David McClelland stressed that entrepreneurs are highly motivated by challenging and competitive work situations.
(iv) Creative and Purposeful Activity : Entrepreneurship is virtually a creative, and purposeful activity. Entrepreneurship is a creative response to the changing environment. Earning profit may not be the sole objective but introduction of something creative and new is the purpose of entrepreneurship. The benefit of this creativity must be enjoyed by people at large.
(v) Entrepreneurship : An Organizing Function : As J.B. Say says : The entrepreneurs function is to combine the productive factors, to bring them together. According to him, an entrepreneur is one, who combines the land of one, the labour of another, and capital of yet another, and thus, produces a product. By selling the product in the market, he pays interest on capital, rent on land, wages to labourers and what remains is his profit. Thus, J.B. Say clearly distinguishes between the role of a capitalist as a financer and the entrepreneur as an organiser.

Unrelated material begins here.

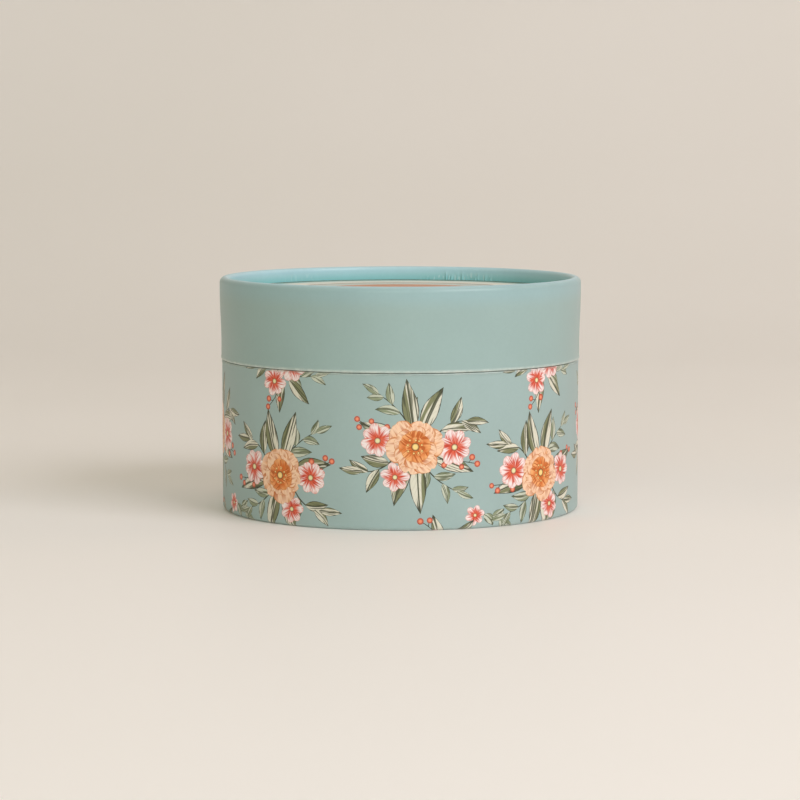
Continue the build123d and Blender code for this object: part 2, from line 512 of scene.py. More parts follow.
def addBerries(start, control, end, berries, draw):
    thin = flora["stemThin"]
    addStem(start, control, end, thin * 1.3, thin, draw.random())
    for berry in range(berries):
        t = (berry + 1) / berries
        point = curvePoint(start, control, end, t)
        way = curveWay(start, control, end, t)
        across = Vector((-way.y, way.x)) * (1 if berry % 2 else -1)
        tip = point
        if t < 1:
            tip = point + (across + way * 0.5) * flora["berryStalk"]
            addStem(point, (point + tip) / 2 + way * 0.2, tip, thin, thin * 0.8, 0.5, 3)
        addDisc("berry", tip, flora["berryRadius"] * draw.uniform(0.85, 1.1), math.atan2(way.y, way.x),
                draw.random(), 10)


# A spray is laid down at a place on the sheet, turned, and mirrored where flip is -1
def addSpray(kind, centre, turn, flip, draw):
    spray = sprays[kind]

    def put(x, y):
        y = y * flip
        return Vector((
            centre[0] + x * math.cos(turn) - y * math.sin(turn),
            centre[1] + x * math.sin(turn) + y * math.cos(turn),
        ))

    for start, control, end, *leaves in spray["branches"]:
        addBranch(put(*start), put(*control), put(*end), *leaves, draw)
    if "fan" in spray:
        addFan(put, *spray["fan"], turn, flip, draw)
    for start, control, end, count in spray.get("berries", ()):
        addBerries(put(*start), put(*control), put(*end), count, draw)
    for spot, radius, petals in spray["daisies"]:
        addDaisy(put(*spot), radius, petals, draw)
    if "bloom" in spray:
        addBloom(put(0, 0), spray["bloom"], turn, draw)


# Base paper, as a flat sheet in millimetres and as a roll in metres
baseSheet = {
    "width": math.tau * giftBox["baseRadius"] / mm,
    "repeats": 4,
    "frontShift": 4.0,
    "layout": (  # spray, across, up, turn, flip
        ("sprig", 21, 2.5, -0.3, 1),
        ("posy", 40.6, 41.5, 0.25, 1),
        ("posy", 8.5, -6.2, -0.1, -1),
        ("garland", 0, 22.5, 0.18, 1),
        ("garland", 39.3, 13.5, 2.8, -1),
    ),
    "seed": 20,
    "columns": 240,
    "wallRows": 8,
    "sameSpot": 0.0002,
    "nearEdge": 0.00025,
    "weldGap": 1e-8,
    "lap": 6.0,
    "lapEase": 6.0,
    "lapHeight": 0.14 * mm,
    "seamAngle": math.radians(66),
    "footRounding": 1.1 * mm,
    "arcSteps": 6,
    "innerRounding": 0.05 * mm,
    "innerArcSteps": 3,
    "turnIn": 8.0 * mm,
}


def paintArtwork():
    draw = random.Random(baseSheet["seed"])
    width, repeats = baseSheet["width"], baseSheet["repeats"]
    front = baseSheet["frontShift"] + width * (1.5 * math.pi - baseSheet["seamAngle"]) / math.tau
    for repeat in range(1 - repeats, repeats - 1):
        for kind, across, up, turn, flip in baseSheet["layout"]:
            addSpray(kind, (front + repeat * width / repeats + across, up), turn, flip, draw)


paintArtwork()
print("stage: artwork drawn,", len(artwork), "shapes")


# How far along the paper each point of an outline lies, in millimetres, counted like heights on the wall
def runOf(path):
    run = [0.0]
    for before, after in zip(path, path[1:]):
        run.append(run[-1] + math.dist(before[:2], after[:2]) / mm)
    wallStart = next(i for i, point in enumerate(path) if point[1] > 0 and point[2] > 0.999)
    zero = run[wallStart] - path[wallStart][1] / mm
    return [value - zero for value in run]


# The flat sheet cut into triangles, by columns, by rows and round every painted shape
def cutSheet(run, shapes):
    width, columns, low, high = baseSheet["width"], baseSheet["columns"], run[0], run[-1]
    rows = sorted({round(value, 5) for value in run[1:-1]})
    wallLow, wallHigh = max(zip(run, run[1:]), key=lambda pair: pair[1] - pair[0])
    wallRows = baseSheet["wallRows"]
    rows += [wallLow + (wallHigh - wallLow) * i / wallRows for i in range(1, wallRows)]
    points, edges, faces = [], [], []

    def addPoint(x, y):
        points.append(Vector((x, y)))
        return len(points) - 1

    for column in range(columns + 1):
        x = width * column / columns
        edges.append((addPoint(x, low), addPoint(x, high)))
    for y in (low, high, *rows):
        edges.append((addPoint(0, y), addPoint(width, y)))
    for shape in shapes:
        outline = shape["points"]
        faces.append([addPoint(point.x, point.y) for point in outline])
        for before, after in zip(outline, outline[1:] + outline[:1]):
            for cut in (0, width):
                if (before.x - cut) * (after.x - cut) < 0:
                    y = before.y + (after.y - before.y) * (cut - before.x) / (after.x - before.x)
                    if low < y < high:
                        addPoint(0, y)
                        addPoint(width, y)
    flat, _, pieces, _, _, sources = delaunay_2d_cdt(points, edges, faces, 0, baseSheet["sameSpot"])
    return flat, pieces, sources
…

Marshall also advocated the significance of organisation among the services of special class of business undertakers.
(vi) Entrepreneurship : A function of Risk-Bearing : Richard Cantillon, an Irishman living in France, defined entrepreneur who buys factors of production with a view to sell it at uncertain prices in future. Cantillon concerned of an entrepreneur as a bearer of non-insurable risk. Thus, Cantillon introduces elements of direction and speculation into the function of entrepreneurship.
Entrepreneurship is a dynamic and multi-dimensional concept. It is both an art as well science. It is more an art than science. In short, Entrepreneurship is what entrepreneurs do.